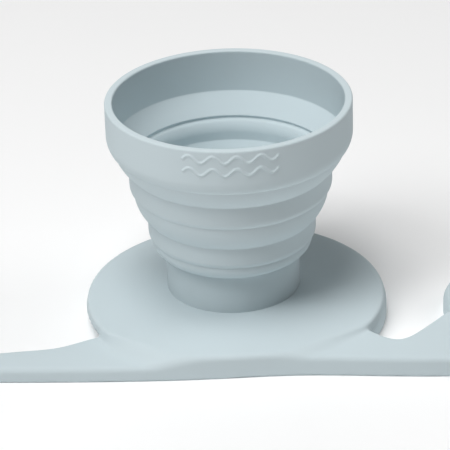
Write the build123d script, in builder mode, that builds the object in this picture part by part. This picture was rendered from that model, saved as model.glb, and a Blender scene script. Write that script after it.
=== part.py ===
from build123d import *
from math import asin, cos, degrees, radians, sin
import os

# A collapsible silicone cup on a lobed base plate, in millimetres, +Z up.
# The origin is on the floor, on the cup's axis. The cup is a concertina: stiff bands that grow
# wider upwards, joined by thin conical folds that turn over when the cup is pushed flat.

# ---- base plate -------------------------------------------------------------------------------
disc_radius = 56.0
disc_centre = (0.5, -8.5)
disc_top = 9.0              # above the floor
disc_lip = 3.6              # thickness of the disc's upper layer
disc_overhang = 5.1         # of the upper layer over the lower one, on the tail's side
tail_top = 5.6
tail_tip_width = 12.6
bar_top = 7.5
chin_edge = 9.0             # rounding of the corner under the head
head_radius = 20.0
head_centre = (97.4, -14.5)
head_top = 9.0
breast_end = (94.0, -65.0)  # where the curve under the head ends, beyond the front edge
plate_edge = 1.2            # rounding of the upper edges of the disc and the head
trim_line = -70.0           # the pieces of the plate are drawn this far, then cut along the front edge
trim_depth = -120.0         # far side of that cut
same_height = 0.01

# ---- cup: radii, outwards from the neck --------------------------------------------------------
neck_radius = 24.8
neck_wall = 2.2
ring_wall = 2.1
ring_gap = 4.15             # from a piece to the bore of the ring that drops over it
rim_gap = 4.8
rim_wall = 2.9              # at the lip
ring_flare = 0.2            # a bore is wider at its foot than at its top by this
rim_flare = 0.2

# ---- cup: heights, upwards from the plate ------------------------------------------------------
neck_height = 15.2
lower_fold_height = 6.2
lower_heel_height = 2.3     # the rounded foot of a band
lower_side_height = 6.0     # the straight part of a band
upper_fold_height = 10.8
upper_heel_height = 2.5
upper_side_height = 6.4
rim_fold_height = 8.5
rim_heel_height = 4.9
rim_side_height = 12.6
lip_height = 2.4            # straight part of the bore at the lip
lip_edge = 1.1

# ---- cup: section of a heel, a fold and a shoulder ---------------------------------------------
ring_tuck = 1.0             # how far a heel turns in
rim_tuck = 1.8
fold_step = 0.4             # small ledge between a heel and the fold under it
lower_bulge = 5.0           # radius of a fold's outer face
upper_bulge = 15.0
rim_bulge = 17.0
shoulder_radius = 8.0       # the rounded inner edge at the top of a band
shoulder_drop = 4.5         # how far below the band's top it starts
shoulder_turn = 40.0        # degrees
hinge_width = 2.0           # from the bore to the bottom of the hinge groove
hinge_rise = 1.3            # from the band's top to the bottom of the hinge groove
shelf_width = 1.75          # from the bore to the start of the fold's inner face
shelf_start = 1.7           # from the band's top to the start of the fold's inner face
shelf_rise = 1.2            # from the upper band's foot to the end of that face

# ---- raised ripples on the front of the rim ----------------------------------------------------
ripple_count = 4
ripple_length = 8.5
ripple_swing = 1.3
ripple_spacing = 4.8        # between the two lines
ripple_line = 1.5
ripple_relief = 0.6
ripple_root = 0.8           # how deep the ripples are rooted in the rim
ripple_rise = 6.8           # from the top of the rim's heel to the middle of the ripples

# ---- worked out --------------------------------------------------------------------------------
foot_radius = disc_radius - disc_overhang / 2
foot_centre = (disc_centre[0] + disc_overhang / 2, disc_centre[1])
disc_foot = disc_top - disc_lip
chest = (head_centre[0] + head_radius, head_centre[1])
neck_top = disc_top + neck_height
lower_foot = neck_top + lower_fold_height
lower_heel = lower_foot + lower_heel_height
lower_top = lower_heel + lower_side_height
upper_foot = lower_top + upper_fold_height
upper_heel = upper_foot + upper_heel_height
upper_top = upper_heel + upper_side_height
rim_foot = upper_top + rim_fold_height
rim_heel = rim_foot + rim_heel_height
rim_top = rim_heel + rim_side_height
neck_bore = neck_radius - neck_wall
lower_bore = neck_radius + ring_gap
lower_radius = lower_bore + ring_wall
upper_bore = lower_radius + ring_gap
upper_radius = upper_bore + ring_wall
rim_bore = upper_radius + rim_gap
rim_radius = rim_bore + rim_wall


def shoulder_point(bore, top, turn):
    """A point on the rounded shoulder, turn degrees round from the bore."""
    across = bore + shoulder_radius * (1 - cos(radians(turn)))
    return (across, top - shoulder_drop + shoulder_radius * sin(radians(turn)))


def shoulder_seam():
    """The turn at which the shoulder crosses the level of the band's top."""
    return degrees(asin(shoulder_drop / shoulder_radius))


def shelf_seam(bore, top, wide_bore, foot):
    """Where a fold's inner face crosses the level of the upper band's foot."""
    share = (foot - top - shelf_start) / (foot + shelf_rise - top - shelf_start)
    return (bore + shelf_width + share * (wide_bore - bore - shelf_width), foot)


def draw_shoulder(bore, top, start, end):
    """Arc of the shoulder between two turns."""
    middle = shoulder_point(bore, top, (start + end) / 2)
    ThreePointArc(shoulder_point(bore, top, start), middle, shoulder_point(bore, top, end))


def draw_ring(radius, bore, seam, foot, heel, top):
    """Section of a ring: straight side, rounded heel, sloping inner foot, flared bore and shoulder."""
    shoulder_end = shoulder_point(bore, top, shoulder_seam())
    Line(shoulder_end, (radius, top))
    Line((radius, top), (radius, heel))
    TangentArc((radius, heel), (radius - ring_tuck, foot), tangent=(0, -1))
    Line((radius - ring_tuck, foot), seam)
    Line(seam, (bore + ring_flare, foot + shelf_rise))
    Line((bore + ring_flare, foot + shelf_rise), (bore, top - shoulder_drop))
    draw_shoulder(bore, top, 0, shoulder_seam())


def draw_fold(radius, bore, top, heel_radius, seam, bulge):
    """Section of a fold: bulged outer face, hinge groove at its lower inner edge, plain inner face."""
    foot = seam[1]
    outer = heel_radius - fold_step
    Line(seam, (outer, foot))
    RadiusArc((outer, foot), (radius, top), bulge)
    Line((radius, top), shoulder_point(bore, top, shoulder_seam()))
    draw_shoulder(bore, top, shoulder_seam(), shoulder_turn)
    groove = (bore + hinge_width, top + hinge_rise)
    Line(shoulder_point(bore, top, shoulder_turn), groove)
    Line(groove, (bore + shelf_width, top + shelf_start))
    Line((bore + shelf_width, top + shelf_start), seam)


lower_seam = shelf_seam(neck_bore, neck_top, lower_bore + ring_flare, lower_foot)
upper_seam = shelf_seam(lower_bore, lower_top, upper_bore + ring_flare, upper_foot)
rim_seam = shelf_seam(upper_bore, upper_top, rim_bore + rim_flare, rim_foot)

# ---- base plate: tail, disc, bar and head in one moulding --------------------------------------
front_edge = [(-110, -52.8), (-42, -56.5), (-8, -56.7), (20, -56.0), (54, -58.5), (82, -60.2), (125, -60.6)]
tail_rear = [(-40, -28.5), (-54, -33.9), (-64, -38.7), (-75, -40.5), (-90, -42.0)]
bar_rear = [(44, -32), (51.5, -39.6), (58.5, -43.8), (66.5, -38.2), (72, -31.8), (79, -23.5)]

with BuildPart() as base_plate:
    with BuildSketch():
        with BuildLine():
            rear = Spline(*tail_rear)
            tip = TangentArc(rear @ 1, rear @ 1 - (0, tail_tip_width), tangent=rear % 1)
            Polyline(tip @ 1, (tail_rear[0][0], trim_line), (0, trim_line), disc_centre, rear @ 0)
        make_face()
    extrude(amount=tail_top)
    with BuildSketch():
        with BuildLine():
            rear = Spline(*bar_rear)
            Polyline(rear @ 1, head_centre, chest)
            breast = TangentArc(chest, breast_end, tangent=(0, -1))
            Polyline(breast @ 1, (0, breast_end[1]), disc_centre, rear @ 0)
        make_face()
    extrude(amount=bar_top)
    with BuildSketch():
        with Locations(head_centre):
            Circle(head_radius)
    extrude(amount=head_top)
    with BuildSketch():
        with Locations(foot_centre):
            Circle(foot_radius)
    extrude(amount=disc_foot)
    with BuildSketch(Plane.XY.offset(disc_foot)):
        with Locations(disc_centre):
            Circle(disc_radius)
    extrude(amount=disc_lip)
    with BuildSketch():
        with BuildLine():
            front = Spline(*front_edge)
            Polyline(front @ 1, (front_edge[-1][0], trim_depth), (front_edge[0][0], trim_depth), front @ 0)
        make_face()
    extrude(amount=disc_top, mode=Mode.SUBTRACT)
    bar_edges = base_plate.edges().filter_by(lambda e: abs(abs((e @ 1).Z - (e @ 0).Z) - bar_top) < same_height)
    fillet(bar_edges.sort_by(lambda e: (e @ 0.5).X - (e @ 0.5).Y)[-1], radius=chin_edge)
    fillet(base_plate.faces().group_by(Axis.Z)[-1].edges(), radius=plate_edge)
base_plate.part.label = "base_plate"

with BuildPart() as neck:
    with BuildSketch(Plane.XZ):
        with BuildLine():
            shoulder_end = shoulder_point(neck_bore, neck_top, shoulder_seam())
            Polyline(shoulder_end, (neck_radius, neck_top), (neck_radius, disc_top), (neck_bore, disc_top))
            Line((neck_bore, disc_top), (neck_bore, neck_top - shoulder_drop))
            draw_shoulder(neck_bore, neck_top, 0, shoulder_seam())
        make_face()
    revolve(axis=Axis.Z)
neck.part.label = "neck"

with BuildPart() as lower_fold:
    with BuildSketch(Plane.XZ):
        with BuildLine():
            draw_fold(neck_radius, neck_bore, neck_top, lower_radius - ring_tuck, lower_seam, lower_bulge)
        make_face()
    revolve(axis=Axis.Z)
lower_fold.part.label = "lower_fold"

with BuildPart() as lower_ring:
    with BuildSketch(Plane.XZ):
        with BuildLine():
            draw_ring(lower_radius, lower_bore, lower_seam, lower_foot, lower_heel, lower_top)
        make_face()
    revolve(axis=Axis.Z)
lower_ring.part.label = "lower_ring"

with BuildPart() as upper_fold:
    with BuildSketch(Plane.XZ):
        with BuildLine():
            draw_fold(lower_radius, lower_bore, lower_top, upper_radius - ring_tuck, upper_seam, upper_bulge)
        make_face()
    revolve(axis=Axis.Z)
upper_fold.part.label = "upper_fold"

with BuildPart() as upper_ring:
    with BuildSketch(Plane.XZ):
        with BuildLine():
            draw_ring(upper_radius, upper_bore, upper_seam, upper_foot, upper_heel, upper_top)
        make_face()
    revolve(axis=Axis.Z)
upper_ring.part.label = "upper_ring"

with BuildPart() as rim_fold:
    with BuildSketch(Plane.XZ):
        with BuildLine():
            draw_fold(upper_radius, upper_bore, upper_top, rim_radius - rim_tuck, rim_seam, rim_bulge)
        make_face()
    revolve(axis=Axis.Z)
rim_fold.part.label = "rim_fold"

# ---- rim with two lines of raised ripples -------------------------------------------------------
half_ripple = ripple_length / 2
arc_radius = ((half_ripple / 2) ** 2 + ripple_swing ** 2) / (2 * ripple_swing)
half_angle = degrees(asin(half_ripple / 2 / arc_radius))
arc_centre = arc_radius - ripple_swing

with BuildPart() as ripples:
    with BuildSketch(Plane.XZ.offset(rim_bore)):
        for row in (-1, 1):
            middle = rim_heel + ripple_rise + row * ripple_spacing / 2
            with BuildLine():
                for step in range(2 * ripple_count):
                    across = (step + 0.5 - ripple_count) * half_ripple
                    side = 1 if step % 2 == 0 else -1
                    centre = (across, middle - side * arc_centre)
                    CenterArc(centre, arc_radius, side * 90 - half_angle, 2 * half_angle)
            trace(line_width=ripple_line)
            with Locations((-ripple_count * half_ripple, middle), (ripple_count * half_ripple, middle)):
                Circle(ripple_line / 2)
    extrude(amount=rim_wall + ripple_relief + 1)
    with BuildSketch(Plane.XY.offset(rim_heel)):
        Circle(rim_radius + ripple_relief)
        Circle(rim_radius - ripple_root, mode=Mode.SUBTRACT)
    extrude(amount=rim_side_height, mode=Mode.INTERSECT)

with BuildPart() as rim:
    with BuildSketch(Plane.XZ):
        with BuildLine():
            Line((rim_bore + lip_edge, rim_top), (rim_radius - lip_edge, rim_top))
            RadiusArc((rim_radius - lip_edge, rim_top), (rim_radius, rim_top - lip_edge), lip_edge)
            Line((rim_radius, rim_top - lip_edge), (rim_radius, rim_heel))
            TangentArc((rim_radius, rim_heel), (rim_radius - rim_tuck, rim_foot), tangent=(0, -1))
            Line((rim_radius - rim_tuck, rim_foot), rim_seam)
            Line(rim_seam, (rim_bore + rim_flare, rim_foot + shelf_rise))
            Line((rim_bore + rim_flare, rim_foot + shelf_rise), (rim_bore, rim_top - lip_height))
            Line((rim_bore, rim_top - lip_height), (rim_bore, rim_top - lip_edge))
            RadiusArc((rim_bore, rim_top - lip_edge), (rim_bore + lip_edge, rim_top), lip_edge)
        make_face()
    revolve(axis=Axis.Z)
    add(ripples.part)
rim.part.label = "rim"

os.makedirs("parts", exist_ok=True)
for piece in (base_plate, neck, lower_fold, lower_ring, upper_fold, upper_ring, rim_fold, rim):
    export_step(piece.part, f"parts/{piece.part.label}.step")
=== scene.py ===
import math

import bpy
import numpy as np
from bpy.props import FloatProperty, FloatVectorProperty, IntProperty, PointerProperty
from mathutils import Matrix, Vector


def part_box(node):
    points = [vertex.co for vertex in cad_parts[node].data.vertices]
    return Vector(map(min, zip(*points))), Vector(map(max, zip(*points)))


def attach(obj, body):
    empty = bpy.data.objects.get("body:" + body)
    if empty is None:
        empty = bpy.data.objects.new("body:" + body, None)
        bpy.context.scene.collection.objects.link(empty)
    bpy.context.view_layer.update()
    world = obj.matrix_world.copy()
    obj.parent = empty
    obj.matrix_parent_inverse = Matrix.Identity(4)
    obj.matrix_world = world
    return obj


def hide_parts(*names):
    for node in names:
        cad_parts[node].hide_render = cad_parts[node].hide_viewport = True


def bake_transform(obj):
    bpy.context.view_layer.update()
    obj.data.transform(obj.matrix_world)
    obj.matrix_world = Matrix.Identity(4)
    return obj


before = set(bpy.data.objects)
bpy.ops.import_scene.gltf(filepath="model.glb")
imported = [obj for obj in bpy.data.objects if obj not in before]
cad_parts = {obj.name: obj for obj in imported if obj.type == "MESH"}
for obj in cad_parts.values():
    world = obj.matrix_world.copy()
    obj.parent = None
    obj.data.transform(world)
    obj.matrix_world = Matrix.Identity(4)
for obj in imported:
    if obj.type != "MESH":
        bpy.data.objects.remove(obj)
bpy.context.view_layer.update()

bl_info = {
    "name": "Collapsible Cup on a Base Plate",
    "version": (1, 0, 0),
    "blender": (4, 5, 0),
    "location": "View3D > Sidebar > Cup",
    "description": "Builds a collapsible silicone cup that stands on a flat lobed plate",
    "category": "Add Mesh",
}

MM = 0.001


# ---- sizes read from the frame ---------------------------------------------------------------------

def reach(node):
    """Bore and largest radius of a CAD node about the cup's axis, and its foot and top. The bore is
    the smallest radius in the node's upper half, above the groove of the fold that meets its foot."""
    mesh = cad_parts[node].data
    points = np.empty(3 * len(mesh.vertices))
    mesh.vertices.foreach_get("co", points)
    points = points.reshape(-1, 3)
    radius = np.hypot(points[:, 0], points[:, 1])
    foot, top = points[:, 2].min(), points[:, 2].max()
    return radius[points[:, 2] > (foot + top) / 2].min(), radius.max(), foot, top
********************
## YOUR TASK
Transcribe the lines beginning at the one that contains "add(ripples.part)" and ending at the one that contains "obj.matrix_parent_inverse = Matrix.Identity(4)", with nothing added or left out.

## EXPECTED ANSWER
    add(ripples.part)
rim.part.label = "rim"

os.makedirs("parts", exist_ok=True)
for piece in (base_plate, neck, lower_fold, lower_ring, upper_fold, upper_ring, rim_fold, rim):
    export_step(piece.part, f"parts/{piece.part.label}.step")
=== scene.py ===
import math

import bpy
import numpy as np
from bpy.props import FloatProperty, FloatVectorProperty, IntProperty, PointerProperty
from mathutils import Matrix, Vector


def part_box(node):
    points = [vertex.co for vertex in cad_parts[node].data.vertices]
    return Vector(map(min, zip(*points))), Vector(map(max, zip(*points)))


def attach(obj, body):
    empty = bpy.data.objects.get("body:" + body)
    if empty is None:
        empty = bpy.data.objects.new("body:" + body, None)
        bpy.context.scene.collection.objects.link(empty)
    bpy.context.view_layer.update()
    world = obj.matrix_world.copy()
    obj.parent = empty
    obj.matrix_parent_inverse = Matrix.Identity(4)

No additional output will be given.